%%

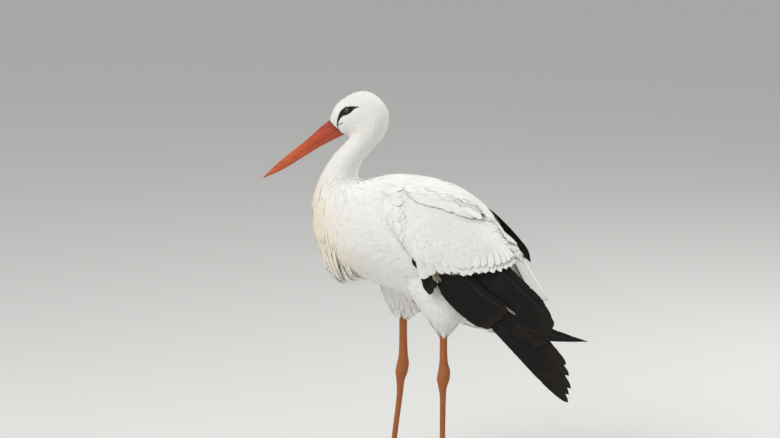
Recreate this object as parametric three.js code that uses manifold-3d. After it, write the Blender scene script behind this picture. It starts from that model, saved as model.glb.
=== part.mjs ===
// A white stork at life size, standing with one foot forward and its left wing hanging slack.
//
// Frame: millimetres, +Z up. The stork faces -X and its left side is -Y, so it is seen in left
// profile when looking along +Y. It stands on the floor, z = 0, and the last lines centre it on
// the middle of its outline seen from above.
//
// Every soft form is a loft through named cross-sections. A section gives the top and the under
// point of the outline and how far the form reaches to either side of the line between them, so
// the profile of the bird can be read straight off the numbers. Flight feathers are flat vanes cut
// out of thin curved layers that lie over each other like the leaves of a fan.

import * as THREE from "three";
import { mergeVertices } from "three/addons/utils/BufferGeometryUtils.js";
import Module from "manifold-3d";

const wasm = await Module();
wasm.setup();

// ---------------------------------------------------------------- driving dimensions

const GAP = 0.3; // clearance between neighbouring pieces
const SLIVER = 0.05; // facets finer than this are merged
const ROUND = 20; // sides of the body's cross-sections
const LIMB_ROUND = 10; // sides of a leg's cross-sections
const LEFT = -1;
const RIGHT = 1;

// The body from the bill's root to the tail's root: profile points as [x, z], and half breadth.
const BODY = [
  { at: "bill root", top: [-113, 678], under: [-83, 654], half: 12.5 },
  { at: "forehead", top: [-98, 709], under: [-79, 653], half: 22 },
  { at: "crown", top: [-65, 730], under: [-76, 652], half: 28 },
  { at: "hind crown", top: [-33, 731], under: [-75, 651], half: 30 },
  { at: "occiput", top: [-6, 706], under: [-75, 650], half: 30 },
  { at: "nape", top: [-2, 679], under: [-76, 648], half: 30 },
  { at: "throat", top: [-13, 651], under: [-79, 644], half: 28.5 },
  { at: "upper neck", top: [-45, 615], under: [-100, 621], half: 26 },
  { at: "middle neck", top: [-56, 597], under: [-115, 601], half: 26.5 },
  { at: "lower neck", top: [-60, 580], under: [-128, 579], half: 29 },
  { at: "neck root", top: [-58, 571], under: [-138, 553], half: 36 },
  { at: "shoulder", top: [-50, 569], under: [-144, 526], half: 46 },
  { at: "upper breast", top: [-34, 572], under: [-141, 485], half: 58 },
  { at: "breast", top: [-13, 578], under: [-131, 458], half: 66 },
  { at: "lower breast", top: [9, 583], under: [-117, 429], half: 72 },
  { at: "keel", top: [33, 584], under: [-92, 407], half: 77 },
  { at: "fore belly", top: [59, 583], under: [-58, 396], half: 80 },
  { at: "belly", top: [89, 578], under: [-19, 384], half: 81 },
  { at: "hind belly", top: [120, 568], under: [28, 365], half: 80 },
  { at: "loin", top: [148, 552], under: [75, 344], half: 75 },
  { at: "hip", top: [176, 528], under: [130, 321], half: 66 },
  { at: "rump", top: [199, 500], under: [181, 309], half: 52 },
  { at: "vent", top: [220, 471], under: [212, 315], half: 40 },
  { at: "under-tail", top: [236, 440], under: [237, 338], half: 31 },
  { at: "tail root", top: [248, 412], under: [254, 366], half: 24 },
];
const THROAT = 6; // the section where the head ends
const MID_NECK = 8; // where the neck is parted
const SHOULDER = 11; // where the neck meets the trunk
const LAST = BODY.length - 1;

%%

**Task instructions:**
All the data must be duplicated exactly, with nothing added or removed.

**Answer below:**
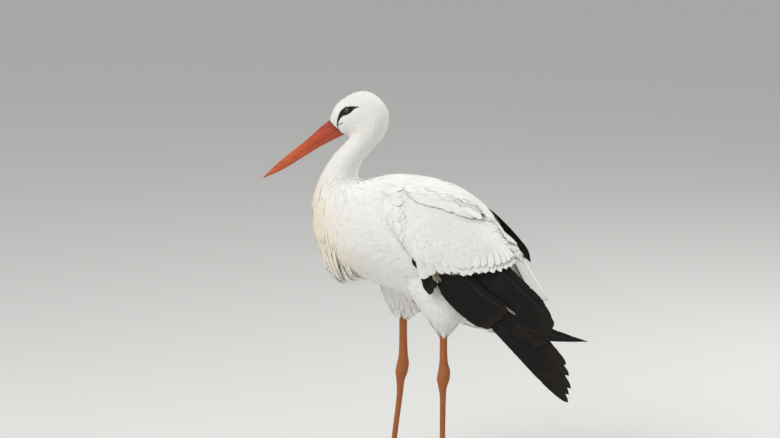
Recreate this object as parametric three.js code that uses manifold-3d. After it, write the Blender scene script behind this picture. It starts from that model, saved as model.glb.
=== part.mjs ===
// A white stork at life size, standing with one foot forward and its left wing hanging slack.
//
// Frame: millimetres, +Z up. The stork faces -X and its left side is -Y, so it is seen in left
// profile when looking along +Y. It stands on the floor, z = 0, and the last lines centre it on
// the middle of its outline seen from above.
//
// Every soft form is a loft through named cross-sections. A section gives the top and the under
// point of the outline and how far the form reaches to either side of the line between them, so
// the profile of the bird can be read straight off the numbers. Flight feathers are flat vanes cut
// out of thin curved layers that lie over each other like the leaves of a fan.

import * as THREE from "three";
import { mergeVertices } from "three/addons/utils/BufferGeometryUtils.js";
import Module from "manifold-3d";

const wasm = await Module();
wasm.setup();

// ---------------------------------------------------------------- driving dimensions

const GAP = 0.3; // clearance between neighbouring pieces
const SLIVER = 0.05; // facets finer than this are merged
const ROUND = 20; // sides of the body's cross-sections
const LIMB_ROUND = 10; // sides of a leg's cross-sections
const LEFT = -1;
const RIGHT = 1;

// The body from the bill's root to the tail's root: profile points as [x, z], and half breadth.
const BODY = [
  { at: "bill root", top: [-113, 678], under: [-83, 654], half: 12.5 },
  { at: "forehead", top: [-98, 709], under: [-79, 653], half: 22 },
  { at: "crown", top: [-65, 730], under: [-76, 652], half: 28 },
  { at: "hind crown", top: [-33, 731], under: [-75, 651], half: 30 },
  { at: "occiput", top: [-6, 706], under: [-75, 650], half: 30 },
  { at: "nape", top: [-2, 679], under: [-76, 648], half: 30 },
  { at: "throat", top: [-13, 651], under: [-79, 644], half: 28.5 },
  { at: "upper neck", top: [-45, 615], under: [-100, 621], half: 26 },
  { at: "middle neck", top: [-56, 597], under: [-115, 601], half: 26.5 },
  { at: "lower neck", top: [-60, 580], under: [-128, 579], half: 29 },
  { at: "neck root", top: [-58, 571], under: [-138, 553], half: 36 },
  { at: "shoulder", top: [-50, 569], under: [-144, 526], half: 46 },
  { at: "upper breast", top: [-34, 572], under: [-141, 485], half: 58 },
  { at: "breast", top: [-13, 578], under: [-131, 458], half: 66 },
  { at: "lower breast", top: [9, 583], under: [-117, 429], half: 72 },
  { at: "keel", top: [33, 584], under: [-92, 407], half: 77 },
  { at: "fore belly", top: [59, 583], under: [-58, 396], half: 80 },
  { at: "belly", top: [89, 578], under: [-19, 384], half: 81 },
  { at: "hind belly", top: [120, 568], under: [28, 365], half: 80 },
  { at: "loin", top: [148, 552], under: [75, 344], half: 75 },
  { at: "hip", top: [176, 528], under: [130, 321], half: 66 },
  { at: "rump", top: [199, 500], under: [181, 309], half: 52 },
  { at: "vent", top: [220, 471], under: [212, 315], half: 40 },
  { at: "under-tail", top: [236, 440], under: [237, 338], half: 31 },
  { at: "tail root", top: [248, 412], under: [254, 366], half: 24 },
];
const THROAT = 6; // the section where the head ends
const MID_NECK = 8; // where the neck is parted
const SHOULDER = 11; // where the neck meets the trunk
const LAST = BODY.length - 1;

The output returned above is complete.